The solicitor should have set up a pet care trust fund in the will , wherein sufficient funds are set aside for shelter, food and veterinary care  on the assumption the pet will live a long time and in a comfortable state.

Accordingly more than sufficient funds should be donated to the trust and upon the expiration of the lives of the  pet(s)  and the termination of the trust, the remaining funds should probably then be distributed to an animal charity or other similar cause .

Some clients literally have no next of kin and wish to leave all of their assets in a trust for their pets  future care   after death. This should be discouraged  as it will invariably end in estate litigation re capacity, an intestacy  to a far-off relative  or even worse  if no relatives,  then escheat to the crown .

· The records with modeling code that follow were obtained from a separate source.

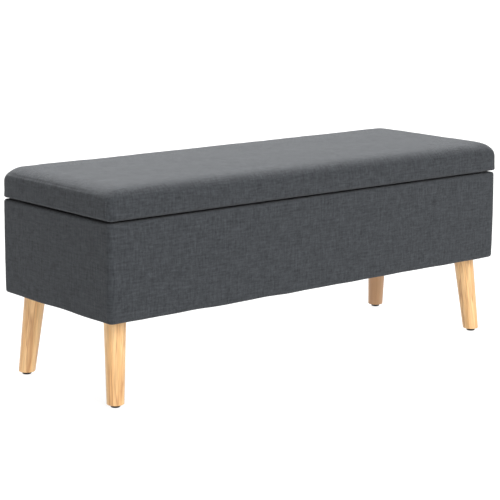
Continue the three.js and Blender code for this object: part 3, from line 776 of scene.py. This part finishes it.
def stand_proud(points, insets, from_middle):
    """Moves the outer skin out past the CAD solid at the ends and the front, and less so
    further in, over the rim and under the box."""
    stand = smooth_step(-insets, BASE_TOP_EDGE[0] - BASE_HEM, 0.0)
    inside = insets > panel_low.x - base_low.x - 2 * HAIR
    stand = np.where(inside, 0.0, stand)
    half = (base_high - base_low) / 2
    points[:, 0] += BASE_END_PROUD * stand * from_middle[:, 0] / half.x
    points[:, 1] += FRONT_PROUD * stand * np.minimum(from_middle[:, 1] / half.y, 0)


def base_upholstery():
    """The box's padded cover, as one closed skin from under the box to inside its rim."""

    def outline(inset):
        return rounded_outline(base_low, base_high, inset, BASE_CORNER, BASE_STEP)

    profile = base_profile()
    points, faces, cloth = swept(outline, profile)
    item = piece("base_upholstery", "base", "charcoal_fabric", points, faces, cloth)
    from_middle = points - np.array((base_low + base_high) / 2)
    uneven_sides(points, normals_of(item), from_middle)
    insets = np.repeat([inset for inset, _ in profile], len(points) // len(profile))
    stand_proud(points, insets, from_middle)
    move_points(item, points)
    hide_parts("base_cover", "base_padding")


# ---- Linings ----


SHEET_STEP = 9 * MM
SHEET_EDGE = 2 * MM  # from a sheet's edge to its first cut
SHEET_WAVE = 55 * MM


def flat_sheet(name, body, node, seed, lift):
    """A thin sheet over a CAD sheet's box, waving by lift."""
    low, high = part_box(node)
    xs = spaced(low.x, high.x, SHEET_STEP, both_ends(low.x, high.x, [SHEET_EDGE]))
    ys = spaced(low.y, high.y, SHEET_STEP, both_ends(low.y, high.y, [SHEET_EDGE]))
    points, faces, cloth = box_grid(xs, ys, [low.z, high.z])
    points[:, 2] += lift * ripples(points, SHEET_WAVE, seed)
    item = piece(name, body, "black_lining", points, faces, cloth)
    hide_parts(node)


LINING = 0.7 * MM  # its thickness
LINING_STEP = 11 * MM
CREASE = 1.1 * MM  # how far it creases away from the panels
CREASE_LENGTHS = (90 * MM, 28 * MM)
CREASE_FADE = 30 * MM  # down from the rim, where it lies smooth


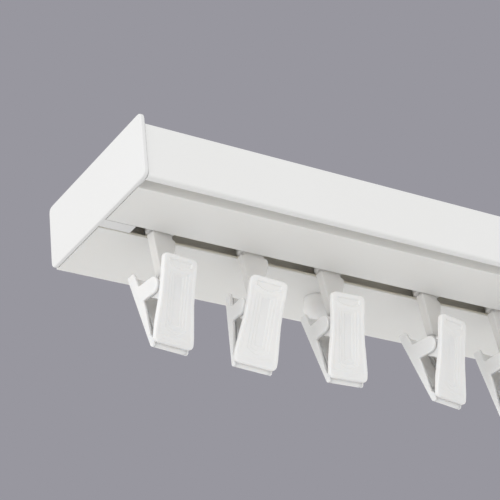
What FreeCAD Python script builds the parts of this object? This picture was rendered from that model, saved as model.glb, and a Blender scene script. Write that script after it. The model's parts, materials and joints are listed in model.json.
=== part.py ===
"""Ceiling curtain track with clip runners, built the way it is made.

The track is an extruded plastic profile with a running channel, a clipped-on
front fascia and a moulded cap at each end. Eight moulded gliders hang in the
channel. A ball at the foot of each glider carries a spring clip made of a
front arm, a rear arm, a pivot pin and a torsion spring.

Section frame, in millimetres: X runs along the track from its left cut end,
Y runs from the front wall to the rear, Z runs up from the underside. Each
object's Placement moves it so that the origin lies in the middle of the
ceiling face, over the slot.
"""
import math
import os

import FreeCAD
import Part
import Sketcher

V = FreeCAD.Vector
doc = FreeCAD.newDocument("curtain_track")
sheet = doc.addObject("Spreadsheet::Sheet", "dims")


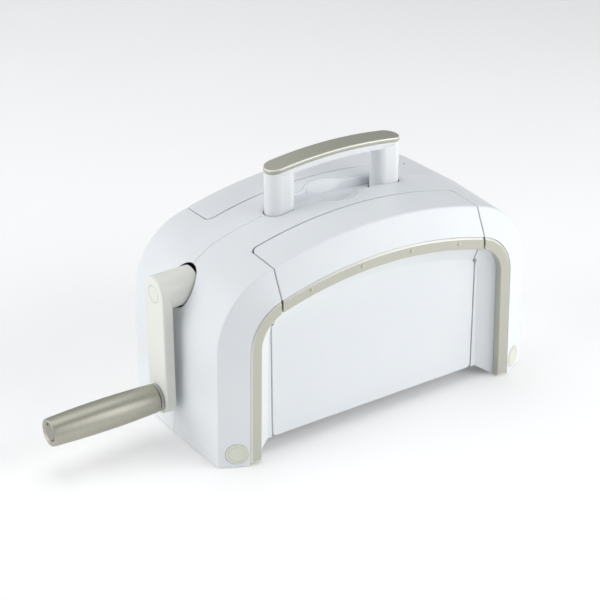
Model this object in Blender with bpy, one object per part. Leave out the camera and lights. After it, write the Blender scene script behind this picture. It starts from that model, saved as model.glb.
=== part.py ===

Vee Shroff,  (shroff@telus.net) a Vancouver lawyer specializing in Pet Law has kindly allowed me to post the following from her writings on various aspects of this interesting niche:

More than half of all Canadian households have at least one pet and as most pet owners see their pet as a valued family member, it’s important to make a plan for your pet for after you’re gone. Don’t assume that someone you know will step in and look after your pet when you die.  Try to find an intended caregiver for your pet and designate that person in your will. In Canada, pets are unable to be named as a beneficiary of an estate directly. The law still sees pets as property and you cannot give a gift to ‘property’.   Until Canadian law recognize animals as sentient beings, pet trusts remain a tricky proposition. Pets are simply another good reason to ensure that your will and estate planning is considered well in advance of your demise.   

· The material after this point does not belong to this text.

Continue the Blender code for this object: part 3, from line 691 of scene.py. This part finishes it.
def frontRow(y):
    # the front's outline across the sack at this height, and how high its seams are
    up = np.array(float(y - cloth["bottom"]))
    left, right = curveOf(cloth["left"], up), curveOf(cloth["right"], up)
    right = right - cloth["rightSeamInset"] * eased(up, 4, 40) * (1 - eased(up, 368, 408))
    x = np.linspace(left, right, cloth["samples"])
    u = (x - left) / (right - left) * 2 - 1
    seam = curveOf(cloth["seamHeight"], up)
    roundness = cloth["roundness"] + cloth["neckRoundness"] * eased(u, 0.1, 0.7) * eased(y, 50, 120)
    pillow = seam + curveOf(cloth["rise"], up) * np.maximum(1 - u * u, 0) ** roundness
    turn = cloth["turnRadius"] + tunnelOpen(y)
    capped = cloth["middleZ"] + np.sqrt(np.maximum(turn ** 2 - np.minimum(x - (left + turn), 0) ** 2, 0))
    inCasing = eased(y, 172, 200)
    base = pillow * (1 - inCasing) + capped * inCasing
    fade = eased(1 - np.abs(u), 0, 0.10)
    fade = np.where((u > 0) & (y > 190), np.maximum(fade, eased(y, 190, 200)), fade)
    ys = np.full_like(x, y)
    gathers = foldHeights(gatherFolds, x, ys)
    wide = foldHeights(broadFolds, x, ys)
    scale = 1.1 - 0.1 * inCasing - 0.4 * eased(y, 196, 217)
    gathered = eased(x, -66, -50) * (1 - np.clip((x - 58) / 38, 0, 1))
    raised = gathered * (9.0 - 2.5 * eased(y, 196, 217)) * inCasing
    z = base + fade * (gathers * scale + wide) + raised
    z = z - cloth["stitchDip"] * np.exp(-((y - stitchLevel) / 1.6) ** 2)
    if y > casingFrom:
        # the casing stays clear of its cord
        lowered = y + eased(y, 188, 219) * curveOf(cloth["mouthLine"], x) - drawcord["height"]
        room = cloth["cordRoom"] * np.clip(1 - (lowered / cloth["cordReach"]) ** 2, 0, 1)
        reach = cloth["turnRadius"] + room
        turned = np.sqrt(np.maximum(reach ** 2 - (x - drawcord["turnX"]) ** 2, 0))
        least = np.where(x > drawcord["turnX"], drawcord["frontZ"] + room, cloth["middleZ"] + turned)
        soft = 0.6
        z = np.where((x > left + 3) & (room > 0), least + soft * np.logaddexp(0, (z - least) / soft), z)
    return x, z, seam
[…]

Generally speaking, ‘pet trusts’ are currently not recognized in law, but by inserting a testator’s wishes for pet care into a will, they tend to have more force. As there is no specific legislation in large provinces like Ontario, Quebec and elsewhere, advance planning is imperative.  Pet owners should discuss their last wishes for their pets well in advance with their intended caregiver and consider carefully the words they wish to use in a will to express their last wishes.  Even if non binding regarding to whom the pet will reside and how the pet will be cared for, by having such clause in a will, it shows the testator thought about the issue carefully and therefore it may likely be seen as a formal direction to the executors and trustees of a will.

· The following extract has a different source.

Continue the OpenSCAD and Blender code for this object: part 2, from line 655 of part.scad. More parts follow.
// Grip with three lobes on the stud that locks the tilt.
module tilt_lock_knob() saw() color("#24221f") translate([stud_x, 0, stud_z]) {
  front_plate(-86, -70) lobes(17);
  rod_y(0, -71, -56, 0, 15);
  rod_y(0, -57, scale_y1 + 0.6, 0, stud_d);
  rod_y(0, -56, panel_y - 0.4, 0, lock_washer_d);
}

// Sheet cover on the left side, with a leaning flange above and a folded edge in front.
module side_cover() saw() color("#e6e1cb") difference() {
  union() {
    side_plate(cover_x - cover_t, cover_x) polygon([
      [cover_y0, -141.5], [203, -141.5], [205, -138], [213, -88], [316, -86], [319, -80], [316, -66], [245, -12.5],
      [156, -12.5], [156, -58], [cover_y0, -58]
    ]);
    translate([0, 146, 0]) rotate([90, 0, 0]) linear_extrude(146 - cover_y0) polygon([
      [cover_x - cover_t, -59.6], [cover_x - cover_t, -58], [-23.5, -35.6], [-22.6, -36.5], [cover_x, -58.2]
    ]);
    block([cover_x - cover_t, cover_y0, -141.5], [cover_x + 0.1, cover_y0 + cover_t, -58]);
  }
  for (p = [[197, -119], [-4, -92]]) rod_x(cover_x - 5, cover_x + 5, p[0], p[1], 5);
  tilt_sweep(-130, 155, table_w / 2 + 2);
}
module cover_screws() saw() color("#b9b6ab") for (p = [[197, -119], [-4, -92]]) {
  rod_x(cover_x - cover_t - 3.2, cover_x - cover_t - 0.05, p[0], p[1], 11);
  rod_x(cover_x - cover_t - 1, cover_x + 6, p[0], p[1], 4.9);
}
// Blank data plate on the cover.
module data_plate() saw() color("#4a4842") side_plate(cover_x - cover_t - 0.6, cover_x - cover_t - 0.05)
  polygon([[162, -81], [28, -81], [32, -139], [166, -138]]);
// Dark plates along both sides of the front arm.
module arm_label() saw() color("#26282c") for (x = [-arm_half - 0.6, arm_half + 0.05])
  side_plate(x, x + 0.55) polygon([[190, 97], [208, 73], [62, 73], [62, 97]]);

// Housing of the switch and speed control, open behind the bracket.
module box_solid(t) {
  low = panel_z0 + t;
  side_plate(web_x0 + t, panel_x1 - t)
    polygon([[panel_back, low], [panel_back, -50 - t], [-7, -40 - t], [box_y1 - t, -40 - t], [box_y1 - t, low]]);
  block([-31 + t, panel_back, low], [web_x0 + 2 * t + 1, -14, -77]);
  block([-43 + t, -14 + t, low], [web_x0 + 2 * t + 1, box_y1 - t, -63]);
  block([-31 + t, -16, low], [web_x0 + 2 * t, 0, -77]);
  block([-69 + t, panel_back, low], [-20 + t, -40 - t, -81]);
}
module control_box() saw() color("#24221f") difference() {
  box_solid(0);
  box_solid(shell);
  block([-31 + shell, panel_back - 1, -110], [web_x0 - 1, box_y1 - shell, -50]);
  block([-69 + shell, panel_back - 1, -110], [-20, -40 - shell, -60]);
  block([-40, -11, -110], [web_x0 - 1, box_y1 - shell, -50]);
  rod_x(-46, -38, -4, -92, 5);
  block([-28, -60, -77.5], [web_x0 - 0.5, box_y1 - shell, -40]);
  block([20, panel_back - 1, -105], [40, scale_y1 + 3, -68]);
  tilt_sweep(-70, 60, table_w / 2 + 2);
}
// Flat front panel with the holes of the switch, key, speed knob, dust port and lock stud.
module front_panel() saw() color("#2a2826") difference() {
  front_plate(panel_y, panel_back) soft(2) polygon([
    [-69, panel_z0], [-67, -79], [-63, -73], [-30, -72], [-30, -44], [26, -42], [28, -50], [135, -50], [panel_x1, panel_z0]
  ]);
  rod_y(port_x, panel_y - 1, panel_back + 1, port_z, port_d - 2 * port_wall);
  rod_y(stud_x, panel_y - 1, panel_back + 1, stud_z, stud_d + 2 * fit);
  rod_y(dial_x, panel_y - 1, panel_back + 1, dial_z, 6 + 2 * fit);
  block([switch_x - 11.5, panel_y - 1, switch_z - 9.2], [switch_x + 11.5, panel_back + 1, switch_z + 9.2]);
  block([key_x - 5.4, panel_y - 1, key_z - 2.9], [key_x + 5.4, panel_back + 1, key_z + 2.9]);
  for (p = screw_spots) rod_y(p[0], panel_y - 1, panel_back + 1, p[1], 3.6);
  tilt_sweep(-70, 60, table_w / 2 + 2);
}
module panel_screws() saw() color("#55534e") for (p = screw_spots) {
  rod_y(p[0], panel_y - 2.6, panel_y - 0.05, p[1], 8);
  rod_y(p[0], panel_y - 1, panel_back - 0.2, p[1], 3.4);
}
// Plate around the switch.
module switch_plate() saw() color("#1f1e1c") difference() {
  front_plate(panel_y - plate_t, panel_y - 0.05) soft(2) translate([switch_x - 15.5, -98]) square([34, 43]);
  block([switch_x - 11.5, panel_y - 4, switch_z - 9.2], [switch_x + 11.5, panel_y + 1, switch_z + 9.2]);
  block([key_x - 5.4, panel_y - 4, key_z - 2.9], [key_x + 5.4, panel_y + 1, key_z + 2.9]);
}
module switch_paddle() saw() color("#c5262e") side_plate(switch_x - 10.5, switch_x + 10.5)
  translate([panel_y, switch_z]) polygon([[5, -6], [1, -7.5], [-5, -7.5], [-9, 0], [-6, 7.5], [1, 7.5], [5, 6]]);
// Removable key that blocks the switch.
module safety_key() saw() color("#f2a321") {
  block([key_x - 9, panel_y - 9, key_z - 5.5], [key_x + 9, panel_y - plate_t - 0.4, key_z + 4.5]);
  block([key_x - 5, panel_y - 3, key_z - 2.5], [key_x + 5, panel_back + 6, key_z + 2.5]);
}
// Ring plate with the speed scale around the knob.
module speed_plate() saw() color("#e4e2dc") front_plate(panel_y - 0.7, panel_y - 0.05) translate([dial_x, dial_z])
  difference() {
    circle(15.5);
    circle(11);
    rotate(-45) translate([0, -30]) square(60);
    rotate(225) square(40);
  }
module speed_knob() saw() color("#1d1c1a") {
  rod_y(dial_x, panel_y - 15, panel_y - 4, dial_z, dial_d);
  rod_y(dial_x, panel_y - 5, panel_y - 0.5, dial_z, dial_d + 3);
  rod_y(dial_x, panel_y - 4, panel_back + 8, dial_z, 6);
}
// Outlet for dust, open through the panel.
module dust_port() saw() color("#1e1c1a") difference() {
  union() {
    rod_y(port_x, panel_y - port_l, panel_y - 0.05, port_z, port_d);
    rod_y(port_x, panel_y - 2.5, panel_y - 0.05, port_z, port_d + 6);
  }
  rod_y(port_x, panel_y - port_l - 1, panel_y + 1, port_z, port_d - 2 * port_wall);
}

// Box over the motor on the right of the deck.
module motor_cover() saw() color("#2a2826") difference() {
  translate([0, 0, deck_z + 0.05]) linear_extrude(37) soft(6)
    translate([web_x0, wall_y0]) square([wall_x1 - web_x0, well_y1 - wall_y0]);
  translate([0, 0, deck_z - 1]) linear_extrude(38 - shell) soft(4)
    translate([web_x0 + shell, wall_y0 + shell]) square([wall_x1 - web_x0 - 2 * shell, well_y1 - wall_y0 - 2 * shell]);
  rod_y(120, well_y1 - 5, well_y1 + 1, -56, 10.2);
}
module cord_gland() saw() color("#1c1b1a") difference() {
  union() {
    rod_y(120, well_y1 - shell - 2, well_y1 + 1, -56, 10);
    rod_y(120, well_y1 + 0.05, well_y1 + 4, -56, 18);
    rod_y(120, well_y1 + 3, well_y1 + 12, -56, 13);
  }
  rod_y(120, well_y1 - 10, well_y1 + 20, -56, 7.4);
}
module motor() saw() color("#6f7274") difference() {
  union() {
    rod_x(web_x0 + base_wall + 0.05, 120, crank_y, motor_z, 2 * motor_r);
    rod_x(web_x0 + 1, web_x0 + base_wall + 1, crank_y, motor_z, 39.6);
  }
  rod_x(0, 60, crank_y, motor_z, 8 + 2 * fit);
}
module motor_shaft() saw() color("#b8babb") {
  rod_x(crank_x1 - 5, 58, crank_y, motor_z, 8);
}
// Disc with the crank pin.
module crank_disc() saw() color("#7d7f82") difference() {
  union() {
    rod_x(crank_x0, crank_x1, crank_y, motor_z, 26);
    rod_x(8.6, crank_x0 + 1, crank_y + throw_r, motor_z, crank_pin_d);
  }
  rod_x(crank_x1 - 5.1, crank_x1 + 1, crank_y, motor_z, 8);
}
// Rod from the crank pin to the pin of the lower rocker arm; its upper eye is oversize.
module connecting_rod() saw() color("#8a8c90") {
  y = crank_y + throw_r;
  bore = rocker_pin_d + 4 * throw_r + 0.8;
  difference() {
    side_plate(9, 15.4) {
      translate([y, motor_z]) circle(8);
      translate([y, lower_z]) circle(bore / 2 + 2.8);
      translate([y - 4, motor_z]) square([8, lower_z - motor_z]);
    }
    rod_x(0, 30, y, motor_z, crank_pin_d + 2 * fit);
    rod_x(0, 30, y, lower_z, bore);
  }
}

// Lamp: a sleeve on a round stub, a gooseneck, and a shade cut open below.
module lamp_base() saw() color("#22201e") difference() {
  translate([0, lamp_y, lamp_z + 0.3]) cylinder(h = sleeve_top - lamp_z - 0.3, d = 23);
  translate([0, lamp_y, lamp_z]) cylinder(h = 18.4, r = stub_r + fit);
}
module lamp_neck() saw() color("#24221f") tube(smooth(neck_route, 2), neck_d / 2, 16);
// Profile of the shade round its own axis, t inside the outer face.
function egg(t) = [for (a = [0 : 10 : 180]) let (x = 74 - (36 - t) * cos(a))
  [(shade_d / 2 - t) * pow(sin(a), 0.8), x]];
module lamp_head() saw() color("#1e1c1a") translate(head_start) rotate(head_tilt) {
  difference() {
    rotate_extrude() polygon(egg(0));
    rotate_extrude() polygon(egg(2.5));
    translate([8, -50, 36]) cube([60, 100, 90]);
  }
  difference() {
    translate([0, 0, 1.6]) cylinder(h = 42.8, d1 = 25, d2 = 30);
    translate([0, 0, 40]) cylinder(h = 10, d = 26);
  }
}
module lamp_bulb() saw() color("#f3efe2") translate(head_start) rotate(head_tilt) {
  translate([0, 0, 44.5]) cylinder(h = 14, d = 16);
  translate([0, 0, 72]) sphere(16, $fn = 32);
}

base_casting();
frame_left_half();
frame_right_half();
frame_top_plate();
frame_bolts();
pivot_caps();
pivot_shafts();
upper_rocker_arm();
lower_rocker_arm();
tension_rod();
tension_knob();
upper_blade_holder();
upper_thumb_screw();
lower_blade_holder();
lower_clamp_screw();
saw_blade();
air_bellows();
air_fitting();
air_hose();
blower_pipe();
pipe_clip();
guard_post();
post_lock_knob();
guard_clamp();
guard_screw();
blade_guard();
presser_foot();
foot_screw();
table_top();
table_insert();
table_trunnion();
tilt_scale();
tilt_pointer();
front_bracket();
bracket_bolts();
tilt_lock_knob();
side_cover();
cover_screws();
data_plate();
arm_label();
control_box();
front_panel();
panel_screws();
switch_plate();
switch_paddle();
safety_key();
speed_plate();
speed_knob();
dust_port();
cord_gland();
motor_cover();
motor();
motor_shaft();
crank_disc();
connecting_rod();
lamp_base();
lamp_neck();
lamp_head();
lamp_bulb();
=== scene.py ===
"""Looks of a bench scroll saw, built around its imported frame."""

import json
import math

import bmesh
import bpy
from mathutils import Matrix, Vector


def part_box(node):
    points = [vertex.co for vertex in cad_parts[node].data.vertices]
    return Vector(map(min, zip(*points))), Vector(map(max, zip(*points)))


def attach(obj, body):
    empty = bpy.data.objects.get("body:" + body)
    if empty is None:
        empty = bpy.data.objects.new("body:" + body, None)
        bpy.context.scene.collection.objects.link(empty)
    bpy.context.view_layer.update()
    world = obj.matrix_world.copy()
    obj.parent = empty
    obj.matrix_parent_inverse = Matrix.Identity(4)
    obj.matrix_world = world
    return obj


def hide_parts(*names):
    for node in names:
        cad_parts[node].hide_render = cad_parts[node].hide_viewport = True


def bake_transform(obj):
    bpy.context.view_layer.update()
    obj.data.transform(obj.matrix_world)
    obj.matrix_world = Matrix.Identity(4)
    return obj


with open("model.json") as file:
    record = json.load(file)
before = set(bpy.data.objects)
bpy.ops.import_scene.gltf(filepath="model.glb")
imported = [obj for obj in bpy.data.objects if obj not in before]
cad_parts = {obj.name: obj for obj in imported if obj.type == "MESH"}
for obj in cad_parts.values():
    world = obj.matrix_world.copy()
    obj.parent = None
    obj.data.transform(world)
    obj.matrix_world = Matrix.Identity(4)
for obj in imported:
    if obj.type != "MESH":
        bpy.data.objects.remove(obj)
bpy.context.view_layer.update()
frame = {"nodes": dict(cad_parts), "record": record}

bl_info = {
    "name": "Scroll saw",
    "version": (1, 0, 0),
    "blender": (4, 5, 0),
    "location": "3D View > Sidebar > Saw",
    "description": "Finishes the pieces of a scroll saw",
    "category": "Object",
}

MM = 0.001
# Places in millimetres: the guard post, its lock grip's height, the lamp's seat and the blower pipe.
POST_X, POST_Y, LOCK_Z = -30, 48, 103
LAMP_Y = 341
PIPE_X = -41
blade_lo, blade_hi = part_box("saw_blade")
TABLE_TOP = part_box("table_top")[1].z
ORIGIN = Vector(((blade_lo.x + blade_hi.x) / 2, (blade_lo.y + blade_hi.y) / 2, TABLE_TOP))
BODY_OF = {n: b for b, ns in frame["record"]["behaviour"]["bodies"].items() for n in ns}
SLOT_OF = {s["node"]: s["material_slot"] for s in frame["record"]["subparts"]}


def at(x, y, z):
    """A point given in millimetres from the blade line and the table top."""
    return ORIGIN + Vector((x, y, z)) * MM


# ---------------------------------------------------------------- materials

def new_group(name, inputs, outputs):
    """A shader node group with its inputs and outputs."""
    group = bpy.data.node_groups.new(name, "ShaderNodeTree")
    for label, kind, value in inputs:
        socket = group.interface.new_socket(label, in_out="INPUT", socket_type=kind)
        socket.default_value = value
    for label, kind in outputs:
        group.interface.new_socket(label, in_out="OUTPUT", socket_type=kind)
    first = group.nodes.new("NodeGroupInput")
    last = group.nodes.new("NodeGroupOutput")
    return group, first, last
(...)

With no specific pet trust legislation it is of paramount importance that pet owners clearly communicate their last wishes for their pets with their designated friend or relative and consider including precatory words in a will, expressing a testator’s non-binding hopes and desires with regards to the who and how of the maintenance of their beloved pet. While such clauses are not likely to have true legal force, simply due to their insertion in a will, they often carry great weight and act as a formal direction to executors of a will and future caregivers.  To make it stronger, precatory wording should prove to be very useful if the testator has discussed his or her wishes with the particular friend or relative in advance.  Make sure to discuss the standard of care you want for your pet after you’ve gone with your intended future caregiver.  A memorandum annexed to your will regarding care of your pet may also be used and your should be as specific as possible as to your wishes.

In some cases, pets are given away as a gift in a will to the intended future caregiver, possibly along with a generous monetary gift which is granted with the understanding that the monies are to be considered compensation for the future costs of care of your pet. Keep in mind that if you are gifting your pet turtle or parrot, the gift should be very generous indeed as those animals live for decades and you want to ensure your monetary gift covers the associated pet care costs.

Also remember that certain aspects of estate planning should be contemplated when consideration is given to the care of your pet upon the passing of  a testator, importantly, that courts will refuse to uphold provisions for pets that contravene estate and trust  law generally, and any clause that raise public policy concerns will also be struck.